The lack of mandatory, city-wide certification means that the authenticity of produce claimed to be organic cannot be verified. From the consumers’ aspect, their economic interests and health are potentially compromised.

They are paying high prices for products that might not be genuinely organic, and they may be eating vegetables that contain harmful chemicals. For genuine organic farmers, the lack of government support and universally endorsed regulation puts them at a disadvantage, especially when they are up against reputable imports from industrial-scale organic farming in other countries. There have been calls from the organic farming sector for a mandatory organic certification scheme in Hong Kong.

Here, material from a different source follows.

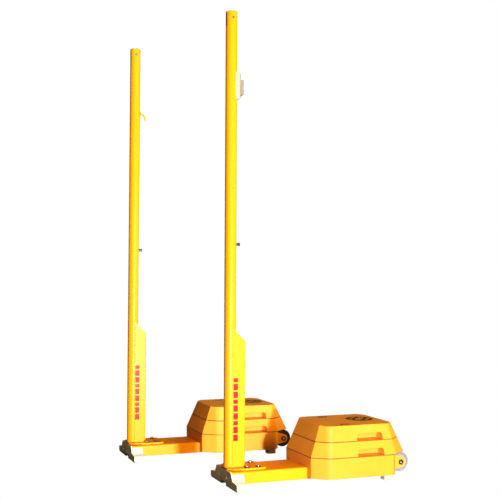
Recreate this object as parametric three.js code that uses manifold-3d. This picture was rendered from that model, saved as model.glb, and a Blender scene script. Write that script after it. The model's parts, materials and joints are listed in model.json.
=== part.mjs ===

It is important that the government takes a comprehensive approach to the issue. It must support the healthy and sustainable growth of the local agricultural industry, by giving consumers the necessary assurances so that there shall continue to be demand for ­locally grown produce.

Toby Yeung , Sha Tin

Raise the bar for security guards

I am concerned about the quality of security guards in some public housing estates.

Security guards are a common sight at private and public estates in Hong Kong. Their role is to ensure the safety of residents.

I have noticed that the guards employed by public ­estates are not of the same ­calibre as those in private ­estates. They tend to be older and their educational level is not as high as those guards employed by private developments. I am concerned that if they were faced with an emergency, such as an accident involving residents, they might not be up to the task of handling it.

The government should ­impose entrance conditions, including a set level of education, which candidates have to meet to be considered eligible for employment. And before they start full time, they should go on a course so that they are trained to deal with incidents such as an accident. They should be able to take the initiative when necessary.